Second, the movement of the continents has influenced life on Earth by isolating populations and powering evolution. A very good example is the isolation of Australia. The continent of Australia is populated by the marsupials, an unusual type of mammal, which includes kangaroos, koalas, and wombats. Eons ago, Australia separated from Antarctica and South America, and a circum-Antarctic current formed, and Australia drifted away and became geographically isolated. It’s this isolation that allowed the marsupial mammals to evolve into a whole series of parallel niches, but in a different way from their placental mammal cousins in the northern hemisphere.

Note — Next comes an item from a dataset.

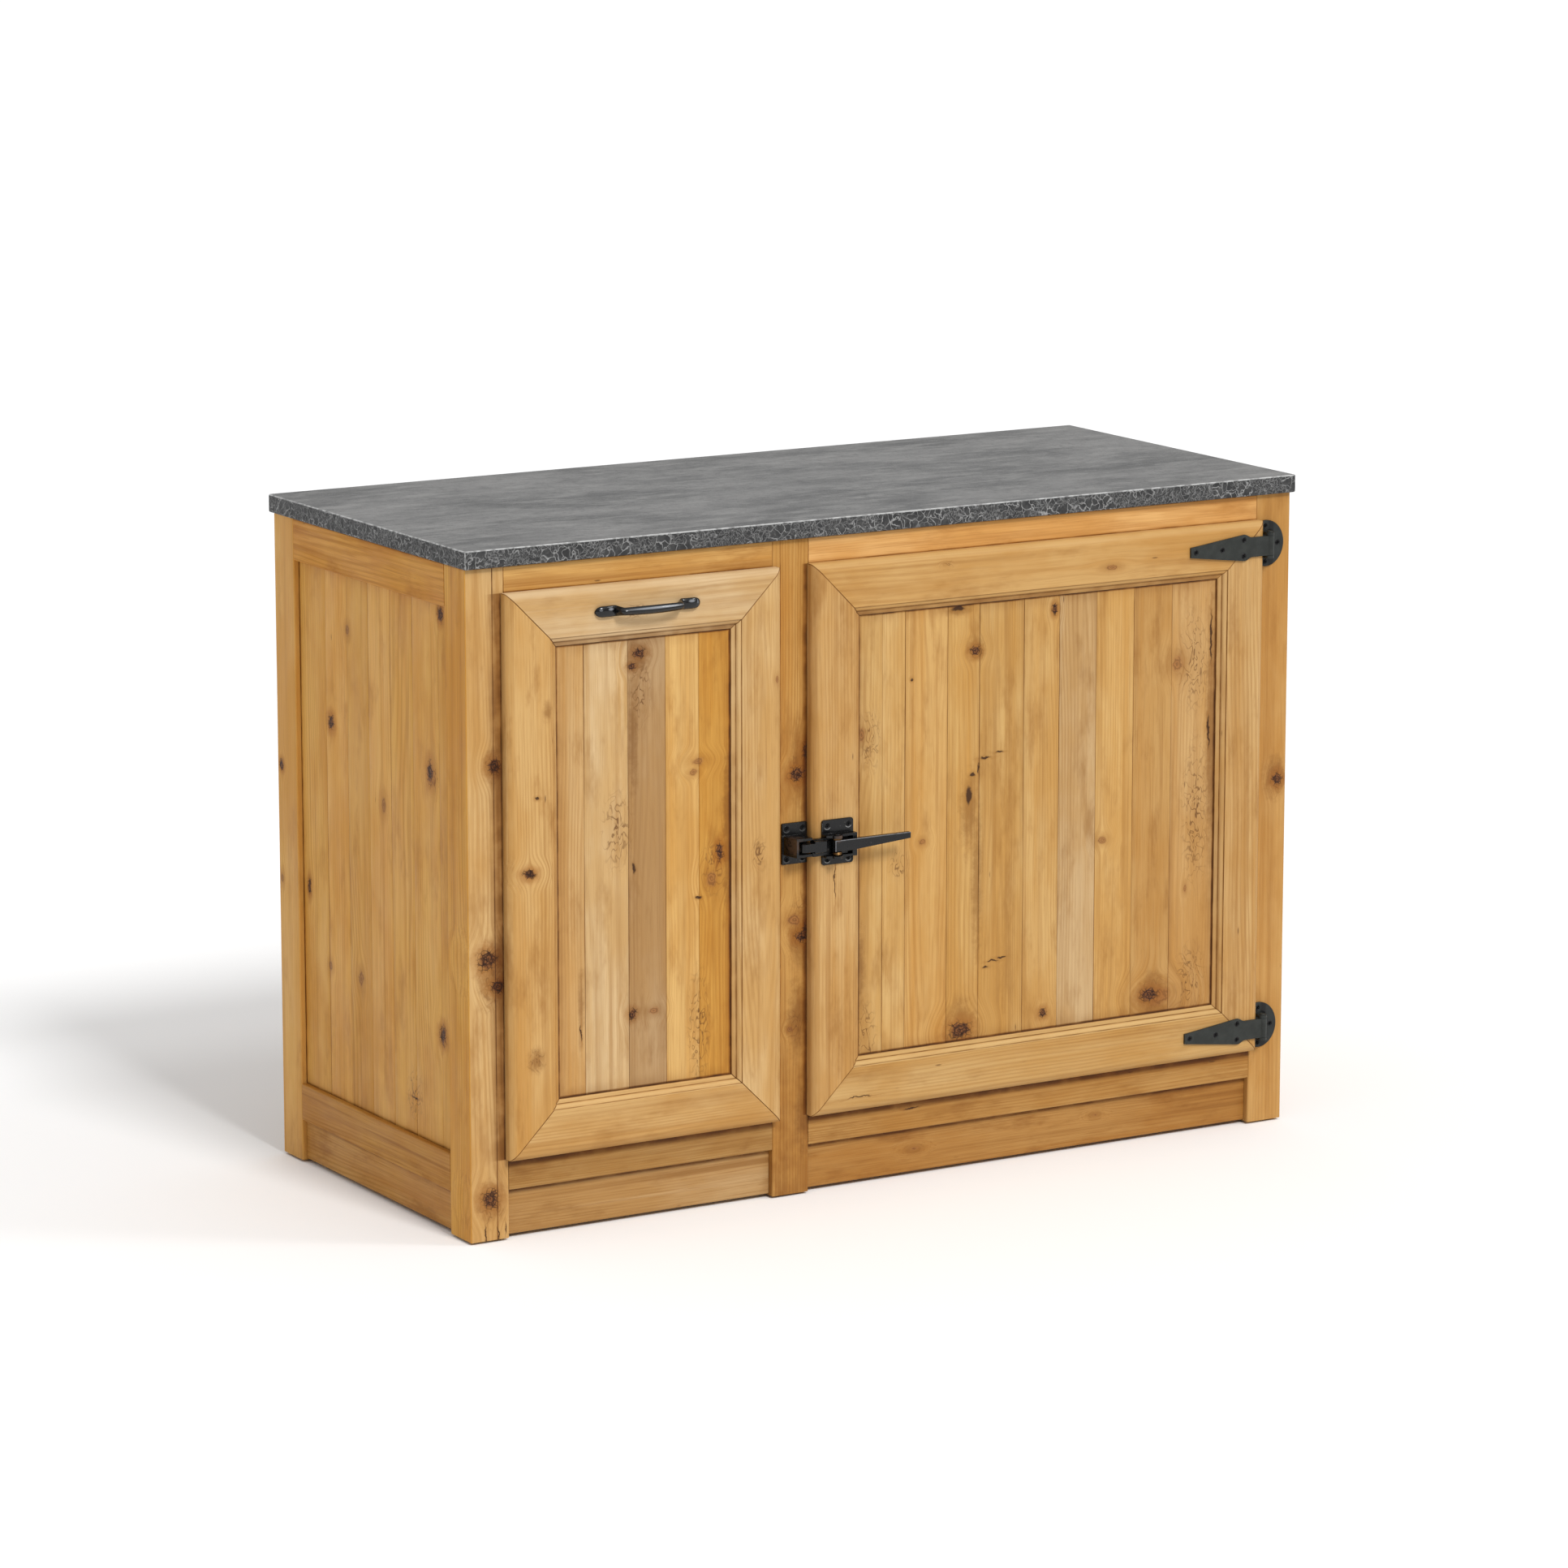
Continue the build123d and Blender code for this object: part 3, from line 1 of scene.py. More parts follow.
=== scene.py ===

Third, and most amazingly, geologists have discovered the recipe for making a great ancient civilization on Earth. It seems the most important earthly ingredient for the development of a great ancient civilization was living next to plate boundaries, those regions of the planet where our world is rich in resources. Whether it’s metals or minerals, ancient humans were drawn to the riches that rose up from the deep Earth through the fault lines. It’s a link that led eleven of the thirteen most important ancient civilizations to build their cities close to a plate boundary. And what a list it is. Those eleven civilizations, listed along with their boundary dwelling city-states, are: Roman (Rome), Etruscan (Tarquinia and Veii), Greek (Corinth) and Mycenaean (Mycenae), Minoan (Knossos), South West Asian (Tyre), South West Asian (Jerusalem), Assyrian (Ninevah), Mesopotamian (Ur-Uruk), Persian (Susa), Indus (Mohenjo-Daro), and Aryan India (Hastinapura). Of the thirteen great ancient civilizations, only the Egyptian, based around Memphis, and the Chinese, centered around Zhengahou, are the exceptions that prove the rule. And even then, it must be recognized that Egypt also benefits from plate proximity by being close to the Bronze Age network in trade.

In short, Rockstar geologists have discovered, through plate tectonics, a theory of not only how our world was shaped, but how everything that exists today was created. The rest, as they say, including the evolution of physicists, is history.